COURTESY OF DING YIFAN
After an unprecedented rescue plan of 750 billion euros was agreed on by the EU finance ministers in early May, the sovereign debt crisis hovering over Greece seems to have been prevented from spreading in the euro zone. But the effectiveness of the bailout package is still questionable and the sovereign debt crisis still poses a threat to EU integration and stability.
Root of the crisis
The Greek sovereign debt crisis surfaced in late 2009 when credit rating companies downgraded Greek bonds. Then the country's financing costs began rising, pushing the interest rate of Greek bonds 3 percentage points higher than that of Germany, while their difference was less than 1 percentage point before the crisis. Worries about a Greek default increased, pushing up its financing costs and aggravating its burden of economic growth, which in turn damaged its ability to repay its debt. This all formed a kind of vicious circle. Greece's deteriorating debt crisis aroused people's doubts on other euro-zone countries' abilities of repaying their debts. Soon Portugal, Ireland, Greece and Spain became known as the PIGS countries.
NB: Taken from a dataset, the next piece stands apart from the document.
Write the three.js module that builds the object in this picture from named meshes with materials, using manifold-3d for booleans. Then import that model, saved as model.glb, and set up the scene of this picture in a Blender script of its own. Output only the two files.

SHOW OF DISAPPROVAL: Portuguese gather in Lisbon on May 29 to protest government austerity measures such as tax hikes, spending cuts and a freeze on civil servants' wages (XINHUA/AFP)
In fact, Greece wasn't totally qualified to join the euro zone. The euro zone requires its members to have a budget deficit-to-GDP ratio of no more than 3 percent and an inflation rate lower than 3 percent. Their public debt should not surpass 60 percent of their GDP. But when Greece applied to join the euro zone, its budget deficit and public debt ratios were both higher than the requirements. Greece then turned to Goldman Sachs, who designed the "currency swap" transactions and helped Greece mask a sum of public debt as high as 1 billion euros to meet the requirements and become a euro-zone member.
Goldman Sachs' "financial innovation" worked like this: Greece issued 10-15 year bonds worth $10 billion in tranches. Goldman Sachs exchanged the euros Greece raised into U.S. dollars. That is to say, Goldman Sachs lent 1 billion euros to Greece. But this loan didn't appear in Greece's public liabilities, as it was slated to be repaid in 10-15 years. After getting the money, Greece's budget deficit in book value was only 1.5 percent of its GDP. It was revealed recently that the ratio was 5.2 percent at that time, much higher than the required 3-percent ceiling.
Goldman Sachs also created several methods for Greece to increase its fiscal revenue. For example, lottery and civil aviation taxes were mortgaged to get cash. But the mortgage was not included in liabilities, but was sold as bank debt securities. Goldman Sachs grabbed a commission of 300 million euros through these services. To secure future gains on its investments, Goldman Sachs also bought a 20-year default insurance contract called credit default swap (CDS) from a German bank, so that the insurer could make up for the loss in case Greece defaulted.
Greece is not the only EU country that used this tactic. Several countries, including Italy, Spain and Germany, resorted to this means in order to keep their budget deficit-to-GDP ratio at no more than the 3 percent, as required by the Treaty of Maastricht.
But in late January and early February this year, Greek debts and the euro became targets of attacks in the market. When several Greek debts were about to mature, rumors about Greece's inability of repaying were afloat, causing market jitters. The direct result was a depreciation of the euro and rising borrowing rates for Greece (double the average level of emerging economies). As Greece's financial situations worsened, Greek CDS prices soared several times. The CDS is designed to cover the default risk of a country's sovereign debt, and should be closely related to a country's government bonds. But the CDS is often separated and allowed to become a financial product. Now, the total value of CDSs worldwide has amounted to astronomic figures, and 60 percent of their transactions are opaque, making it a speculators' favorite.
When Greece's ability to repay its debts came into doubt, prices of Greek CDSs went up. But who has held the Greek CDSs? They have primarily been Greek bond holders and issuers, including Goldman Sachs and two other U.S. hedge funds. Goldman Sachs bought the CDSs before the debt crisis when the CDS price was low, then attacked Greece's credit reputation to push up Greek CDS prices. Goldman Sachs finally sold them when the prices reached their peak.